> _Requirements_
Make a tally of the lines in the records that include the string "parts", and give only that number.

> _Material for this task_
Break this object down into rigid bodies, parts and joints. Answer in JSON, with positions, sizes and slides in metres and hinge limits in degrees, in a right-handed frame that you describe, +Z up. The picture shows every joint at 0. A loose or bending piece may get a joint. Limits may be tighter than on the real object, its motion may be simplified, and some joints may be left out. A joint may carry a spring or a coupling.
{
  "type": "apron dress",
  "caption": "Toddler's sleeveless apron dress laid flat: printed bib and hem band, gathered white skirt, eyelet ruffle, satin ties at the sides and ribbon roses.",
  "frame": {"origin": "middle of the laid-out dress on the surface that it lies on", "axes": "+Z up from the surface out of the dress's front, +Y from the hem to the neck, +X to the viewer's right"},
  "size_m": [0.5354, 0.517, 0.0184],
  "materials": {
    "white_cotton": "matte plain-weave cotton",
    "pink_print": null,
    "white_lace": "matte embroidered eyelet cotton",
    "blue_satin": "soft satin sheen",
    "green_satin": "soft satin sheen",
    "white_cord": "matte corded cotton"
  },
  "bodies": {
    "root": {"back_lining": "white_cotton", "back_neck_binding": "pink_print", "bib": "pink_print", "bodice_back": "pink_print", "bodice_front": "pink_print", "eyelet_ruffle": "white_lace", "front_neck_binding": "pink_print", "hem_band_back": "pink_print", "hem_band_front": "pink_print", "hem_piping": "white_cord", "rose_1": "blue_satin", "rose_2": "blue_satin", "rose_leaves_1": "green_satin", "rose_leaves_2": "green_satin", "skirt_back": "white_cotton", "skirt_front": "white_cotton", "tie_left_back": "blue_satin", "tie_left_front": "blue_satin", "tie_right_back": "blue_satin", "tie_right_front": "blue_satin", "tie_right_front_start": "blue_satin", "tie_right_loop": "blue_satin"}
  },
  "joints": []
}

* * *

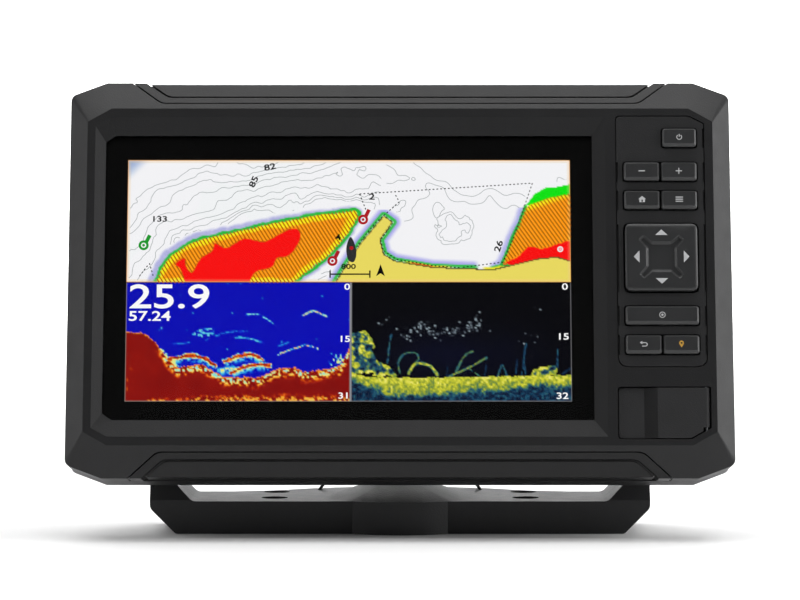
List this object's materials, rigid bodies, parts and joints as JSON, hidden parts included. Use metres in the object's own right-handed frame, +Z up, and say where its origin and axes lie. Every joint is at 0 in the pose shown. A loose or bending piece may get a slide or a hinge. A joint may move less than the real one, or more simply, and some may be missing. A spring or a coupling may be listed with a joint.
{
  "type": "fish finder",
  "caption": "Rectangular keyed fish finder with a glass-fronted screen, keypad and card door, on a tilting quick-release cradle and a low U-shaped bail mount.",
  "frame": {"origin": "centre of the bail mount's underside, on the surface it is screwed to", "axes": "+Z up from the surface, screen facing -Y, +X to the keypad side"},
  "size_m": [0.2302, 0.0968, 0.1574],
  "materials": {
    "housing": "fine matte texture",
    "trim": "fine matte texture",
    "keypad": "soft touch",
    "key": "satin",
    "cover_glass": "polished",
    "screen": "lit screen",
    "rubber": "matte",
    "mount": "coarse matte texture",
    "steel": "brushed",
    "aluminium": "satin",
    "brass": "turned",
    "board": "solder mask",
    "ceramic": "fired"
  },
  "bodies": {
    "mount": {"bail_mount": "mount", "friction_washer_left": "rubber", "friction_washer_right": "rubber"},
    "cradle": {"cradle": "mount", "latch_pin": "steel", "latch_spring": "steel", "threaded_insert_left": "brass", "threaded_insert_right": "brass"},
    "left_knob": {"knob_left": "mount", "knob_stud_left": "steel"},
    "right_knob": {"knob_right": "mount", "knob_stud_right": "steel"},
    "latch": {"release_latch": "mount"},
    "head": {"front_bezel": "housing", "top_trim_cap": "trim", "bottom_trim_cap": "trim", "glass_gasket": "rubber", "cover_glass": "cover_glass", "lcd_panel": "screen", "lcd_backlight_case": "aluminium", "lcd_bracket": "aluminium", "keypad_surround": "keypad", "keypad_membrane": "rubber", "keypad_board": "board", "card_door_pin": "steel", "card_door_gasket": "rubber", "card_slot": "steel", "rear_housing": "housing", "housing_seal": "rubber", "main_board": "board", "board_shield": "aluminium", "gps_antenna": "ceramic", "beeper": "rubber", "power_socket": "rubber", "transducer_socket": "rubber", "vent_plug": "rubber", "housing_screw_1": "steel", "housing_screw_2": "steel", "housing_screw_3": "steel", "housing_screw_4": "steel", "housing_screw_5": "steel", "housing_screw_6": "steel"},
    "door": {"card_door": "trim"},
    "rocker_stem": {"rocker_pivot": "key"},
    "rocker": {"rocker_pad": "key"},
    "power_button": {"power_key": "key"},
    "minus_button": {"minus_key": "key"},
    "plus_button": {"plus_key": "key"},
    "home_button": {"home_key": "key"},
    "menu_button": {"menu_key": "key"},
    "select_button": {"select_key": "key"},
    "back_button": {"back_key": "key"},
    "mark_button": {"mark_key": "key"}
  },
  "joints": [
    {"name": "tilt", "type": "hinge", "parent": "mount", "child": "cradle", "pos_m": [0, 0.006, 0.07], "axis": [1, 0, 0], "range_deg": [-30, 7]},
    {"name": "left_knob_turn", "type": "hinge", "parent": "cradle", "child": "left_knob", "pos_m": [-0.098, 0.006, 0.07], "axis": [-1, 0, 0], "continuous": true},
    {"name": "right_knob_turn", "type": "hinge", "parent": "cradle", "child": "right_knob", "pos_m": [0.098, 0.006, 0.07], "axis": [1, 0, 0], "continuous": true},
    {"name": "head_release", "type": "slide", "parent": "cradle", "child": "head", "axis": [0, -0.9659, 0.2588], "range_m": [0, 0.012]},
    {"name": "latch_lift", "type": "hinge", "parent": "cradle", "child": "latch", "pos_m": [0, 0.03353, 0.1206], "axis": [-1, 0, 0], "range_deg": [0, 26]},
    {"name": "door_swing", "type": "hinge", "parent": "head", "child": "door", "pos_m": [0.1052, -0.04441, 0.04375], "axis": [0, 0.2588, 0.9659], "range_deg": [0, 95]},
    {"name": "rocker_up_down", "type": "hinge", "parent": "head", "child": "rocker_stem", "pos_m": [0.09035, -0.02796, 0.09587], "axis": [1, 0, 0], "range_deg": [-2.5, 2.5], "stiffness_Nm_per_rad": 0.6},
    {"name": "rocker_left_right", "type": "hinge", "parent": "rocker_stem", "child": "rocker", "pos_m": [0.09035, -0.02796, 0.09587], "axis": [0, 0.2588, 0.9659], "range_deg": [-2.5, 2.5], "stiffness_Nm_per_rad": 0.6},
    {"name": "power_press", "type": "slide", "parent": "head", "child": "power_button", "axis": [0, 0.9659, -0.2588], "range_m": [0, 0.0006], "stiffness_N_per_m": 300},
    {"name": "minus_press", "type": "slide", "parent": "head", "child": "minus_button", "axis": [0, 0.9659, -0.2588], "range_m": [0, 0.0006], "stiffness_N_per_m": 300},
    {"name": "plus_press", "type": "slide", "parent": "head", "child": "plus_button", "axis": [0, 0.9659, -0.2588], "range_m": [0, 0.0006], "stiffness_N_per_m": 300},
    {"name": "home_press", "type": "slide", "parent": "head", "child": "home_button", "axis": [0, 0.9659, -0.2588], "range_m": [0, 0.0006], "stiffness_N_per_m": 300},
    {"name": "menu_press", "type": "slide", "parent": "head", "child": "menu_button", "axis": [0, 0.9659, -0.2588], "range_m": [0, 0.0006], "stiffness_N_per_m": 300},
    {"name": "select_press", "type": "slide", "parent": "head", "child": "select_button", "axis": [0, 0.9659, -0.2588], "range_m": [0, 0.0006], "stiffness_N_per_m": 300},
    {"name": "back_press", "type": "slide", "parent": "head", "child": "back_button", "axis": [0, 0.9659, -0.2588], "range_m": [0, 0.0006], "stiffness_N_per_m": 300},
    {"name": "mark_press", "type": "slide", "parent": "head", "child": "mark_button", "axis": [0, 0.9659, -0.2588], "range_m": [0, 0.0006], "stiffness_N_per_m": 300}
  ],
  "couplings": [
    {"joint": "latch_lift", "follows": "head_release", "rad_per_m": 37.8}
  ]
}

> _Response below_
2